**Instructions to follow**
Extract all of the data and reproduce it precisely.

/---

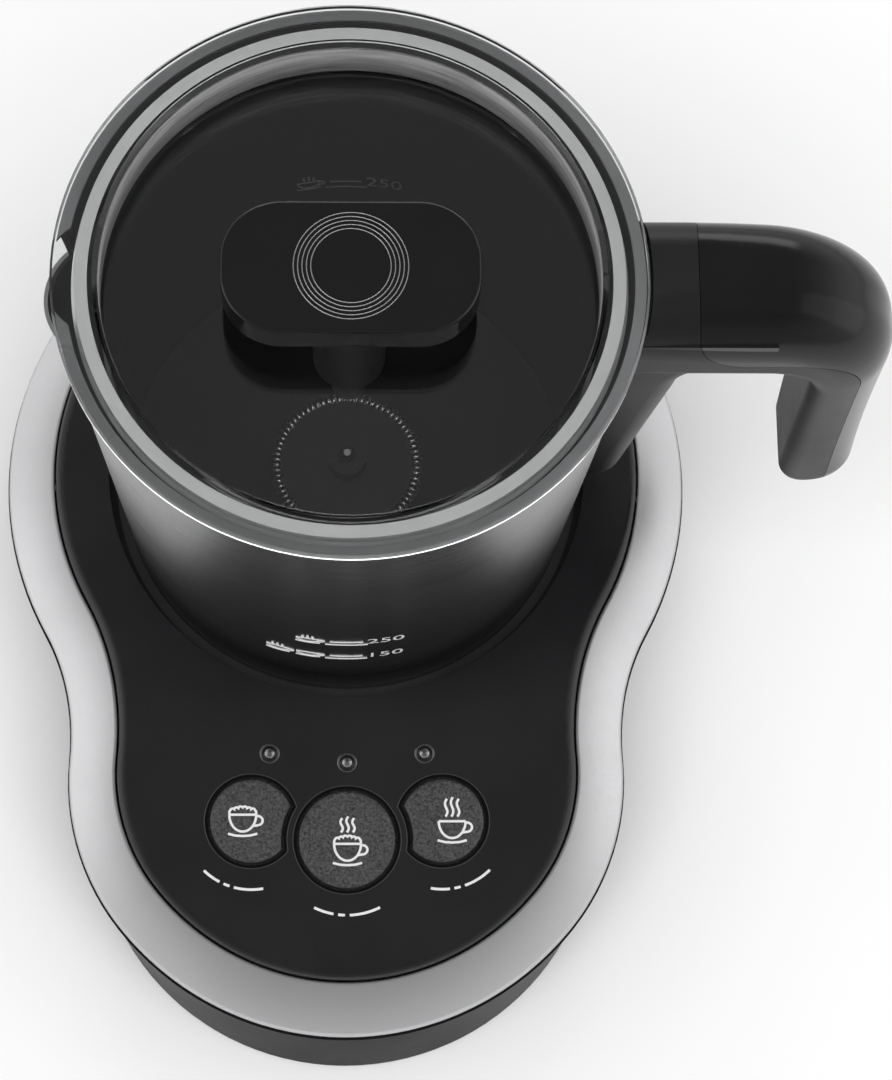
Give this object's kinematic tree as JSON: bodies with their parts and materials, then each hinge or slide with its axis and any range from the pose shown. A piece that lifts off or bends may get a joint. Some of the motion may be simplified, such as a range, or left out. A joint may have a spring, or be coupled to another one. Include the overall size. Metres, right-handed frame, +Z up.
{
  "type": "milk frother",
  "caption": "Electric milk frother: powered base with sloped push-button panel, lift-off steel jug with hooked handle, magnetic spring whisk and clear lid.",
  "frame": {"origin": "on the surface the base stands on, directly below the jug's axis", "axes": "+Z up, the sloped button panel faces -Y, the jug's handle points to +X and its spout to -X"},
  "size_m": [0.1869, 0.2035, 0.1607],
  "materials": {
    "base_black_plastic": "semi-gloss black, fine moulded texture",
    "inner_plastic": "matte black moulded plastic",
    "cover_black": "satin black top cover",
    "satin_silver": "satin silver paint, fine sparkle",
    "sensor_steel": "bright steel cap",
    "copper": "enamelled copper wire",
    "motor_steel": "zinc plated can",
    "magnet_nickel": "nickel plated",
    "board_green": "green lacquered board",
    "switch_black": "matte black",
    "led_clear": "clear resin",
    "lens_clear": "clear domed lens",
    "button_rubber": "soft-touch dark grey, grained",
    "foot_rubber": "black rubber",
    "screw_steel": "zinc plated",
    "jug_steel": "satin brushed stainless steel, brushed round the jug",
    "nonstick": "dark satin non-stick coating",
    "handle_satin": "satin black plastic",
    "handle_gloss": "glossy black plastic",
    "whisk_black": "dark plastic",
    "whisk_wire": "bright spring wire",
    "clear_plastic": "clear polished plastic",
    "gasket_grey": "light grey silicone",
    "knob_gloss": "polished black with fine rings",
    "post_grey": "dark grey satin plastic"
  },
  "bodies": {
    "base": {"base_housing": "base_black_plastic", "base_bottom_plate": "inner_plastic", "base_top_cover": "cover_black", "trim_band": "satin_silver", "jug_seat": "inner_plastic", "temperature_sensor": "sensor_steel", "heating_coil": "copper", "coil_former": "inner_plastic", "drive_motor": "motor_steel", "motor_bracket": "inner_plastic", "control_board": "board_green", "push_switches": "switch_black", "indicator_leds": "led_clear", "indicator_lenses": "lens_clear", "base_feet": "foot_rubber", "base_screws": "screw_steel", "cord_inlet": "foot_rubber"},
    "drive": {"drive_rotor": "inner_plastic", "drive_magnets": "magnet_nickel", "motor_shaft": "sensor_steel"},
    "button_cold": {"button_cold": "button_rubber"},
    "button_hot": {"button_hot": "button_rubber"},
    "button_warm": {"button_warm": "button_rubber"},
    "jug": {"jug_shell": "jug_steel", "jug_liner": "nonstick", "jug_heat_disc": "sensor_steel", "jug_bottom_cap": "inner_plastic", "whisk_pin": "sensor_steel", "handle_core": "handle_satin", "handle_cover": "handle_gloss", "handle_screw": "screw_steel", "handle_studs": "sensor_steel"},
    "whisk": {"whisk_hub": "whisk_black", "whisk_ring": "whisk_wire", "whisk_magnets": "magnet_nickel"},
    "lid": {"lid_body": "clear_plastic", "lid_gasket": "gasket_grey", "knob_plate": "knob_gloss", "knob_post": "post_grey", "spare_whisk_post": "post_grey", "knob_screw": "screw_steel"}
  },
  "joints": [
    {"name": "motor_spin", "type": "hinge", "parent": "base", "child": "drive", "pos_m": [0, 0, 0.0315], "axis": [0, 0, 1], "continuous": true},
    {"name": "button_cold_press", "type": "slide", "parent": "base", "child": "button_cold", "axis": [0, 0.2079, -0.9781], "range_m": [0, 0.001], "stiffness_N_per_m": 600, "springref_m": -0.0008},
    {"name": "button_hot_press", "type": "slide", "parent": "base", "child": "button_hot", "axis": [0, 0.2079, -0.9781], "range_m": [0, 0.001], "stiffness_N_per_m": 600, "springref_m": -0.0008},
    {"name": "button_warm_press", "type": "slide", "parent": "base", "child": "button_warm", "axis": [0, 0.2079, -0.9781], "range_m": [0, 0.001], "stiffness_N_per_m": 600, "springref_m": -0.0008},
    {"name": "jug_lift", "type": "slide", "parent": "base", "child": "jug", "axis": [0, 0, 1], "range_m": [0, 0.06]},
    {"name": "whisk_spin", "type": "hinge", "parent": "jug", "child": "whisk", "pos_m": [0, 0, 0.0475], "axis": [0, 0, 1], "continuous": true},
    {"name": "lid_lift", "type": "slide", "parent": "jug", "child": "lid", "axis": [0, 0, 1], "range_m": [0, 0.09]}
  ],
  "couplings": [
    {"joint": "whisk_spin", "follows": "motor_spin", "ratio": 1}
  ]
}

\---

**Problem solution**
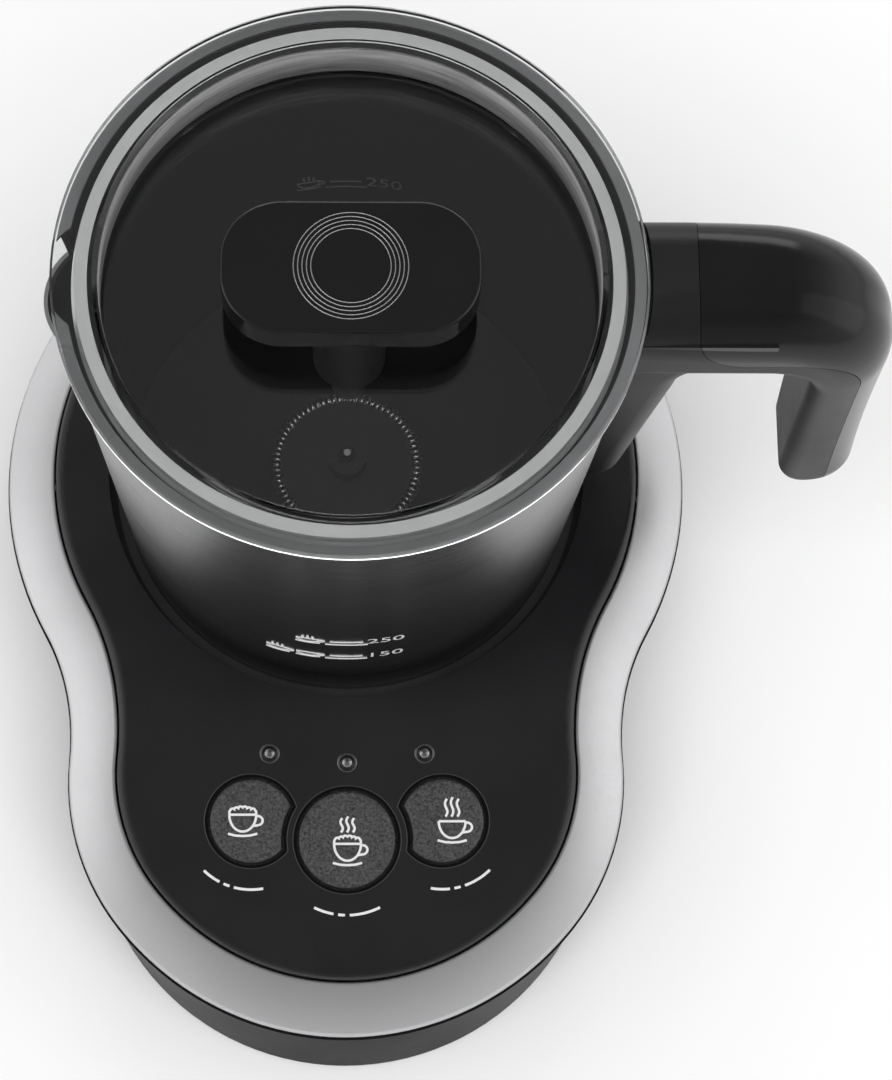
Give this object's kinematic tree as JSON: bodies with their parts and materials, then each hinge or slide with its axis and any range from the pose shown. A piece that lifts off or bends may get a joint. Some of the motion may be simplified, such as a range, or left out. A joint may have a spring, or be coupled to another one. Include the overall size. Metres, right-handed frame, +Z up.
{
  "type": "milk frother",
  "caption": "Electric milk frother: powered base with sloped push-button panel, lift-off steel jug with hooked handle, magnetic spring whisk and clear lid.",
  "frame": {"origin": "on the surface the base stands on, directly below the jug's axis", "axes": "+Z up, the sloped button panel faces -Y, the jug's handle points to +X and its spout to -X"},
  "size_m": [0.1869, 0.2035, 0.1607],
  "materials": {
    "base_black_plastic": "semi-gloss black, fine moulded texture",
    "inner_plastic": "matte black moulded plastic",
    "cover_black": "satin black top cover",
    "satin_silver": "satin silver paint, fine sparkle",
    "sensor_steel": "bright steel cap",
    "copper": "enamelled copper wire",
    "motor_steel": "zinc plated can",
    "magnet_nickel": "nickel plated",
    "board_green": "green lacquered board",
    "switch_black": "matte black",
    "led_clear": "clear resin",
    "lens_clear": "clear domed lens",
    "button_rubber": "soft-touch dark grey, grained",
    "foot_rubber": "black rubber",
    "screw_steel": "zinc plated",
    "jug_steel": "satin brushed stainless steel, brushed round the jug",
    "nonstick": "dark satin non-stick coating",
    "handle_satin": "satin black plastic",
    "handle_gloss": "glossy black plastic",
    "whisk_black": "dark plastic",
    "whisk_wire": "bright spring wire",
    "clear_plastic": "clear polished plastic",
    "gasket_grey": "light grey silicone",
    "knob_gloss": "polished black with fine rings",
    "post_grey": "dark grey satin plastic"
  },
  "bodies": {
    "base": {"base_housing": "base_black_plastic", "base_bottom_plate": "inner_plastic", "base_top_cover": "cover_black", "trim_band": "satin_silver", "jug_seat": "inner_plastic", "temperature_sensor": "sensor_steel", "heating_coil": "copper", "coil_former": "inner_plastic", "drive_motor": "motor_steel", "motor_bracket": "inner_plastic", "control_board": "board_green", "push_switches": "switch_black", "indicator_leds": "led_clear", "indicator_lenses": "lens_clear", "base_feet": "foot_rubber", "base_screws": "screw_steel", "cord_inlet": "foot_rubber"},
    "drive": {"drive_rotor": "inner_plastic", "drive_magnets": "magnet_nickel", "motor_shaft": "sensor_steel"},
    "button_cold": {"button_cold": "button_rubber"},
    "button_hot": {"button_hot": "button_rubber"},
    "button_warm": {"button_warm": "button_rubber"},
    "jug": {"jug_shell": "jug_steel", "jug_liner": "nonstick", "jug_heat_disc": "sensor_steel", "jug_bottom_cap": "inner_plastic", "whisk_pin": "sensor_steel", "handle_core": "handle_satin", "handle_cover": "handle_gloss", "handle_screw": "screw_steel", "handle_studs": "sensor_steel"},
    "whisk": {"whisk_hub": "whisk_black", "whisk_ring": "whisk_wire", "whisk_magnets": "magnet_nickel"},
    "lid": {"lid_body": "clear_plastic", "lid_gasket": "gasket_grey", "knob_plate": "knob_gloss", "knob_post": "post_grey", "spare_whisk_post": "post_grey", "knob_screw": "screw_steel"}
  },
  "joints": [
    {"name": "motor_spin", "type": "hinge", "parent": "base", "child": "drive", "pos_m": [0, 0, 0.0315], "axis": [0, 0, 1], "continuous": true},
    {"name": "button_cold_press", "type": "slide", "parent": "base", "child": "button_cold", "axis": [0, 0.2079, -0.9781], "range_m": [0, 0.001], "stiffness_N_per_m": 600, "springref_m": -0.0008},
    {"name": "button_hot_press", "type": "slide", "parent": "base", "child": "button_hot", "axis": [0, 0.2079, -0.9781], "range_m": [0, 0.001], "stiffness_N_per_m": 600, "springref_m": -0.0008},
    {"name": "button_warm_press", "type": "slide", "parent": "base", "child": "button_warm", "axis": [0, 0.2079, -0.9781], "range_m": [0, 0.001], "stiffness_N_per_m": 600, "springref_m": -0.0008},
    {"name": "jug_lift", "type": "slide", "parent": "base", "child": "jug", "axis": [0, 0, 1], "range_m": [0, 0.06]},
    {"name": "whisk_spin", "type": "hinge", "parent": "jug", "child": "whisk", "pos_m": [0, 0, 0.0475], "axis": [0, 0, 1], "continuous": true},
    {"name": "lid_lift", "type": "slide", "parent": "jug", "child": "lid", "axis": [0, 0, 1], "range_m": [0, 0.09]}
  ],
  "couplings": [
    {"joint": "whisk_spin", "follows": "motor_spin", "ratio": 1}
  ]
}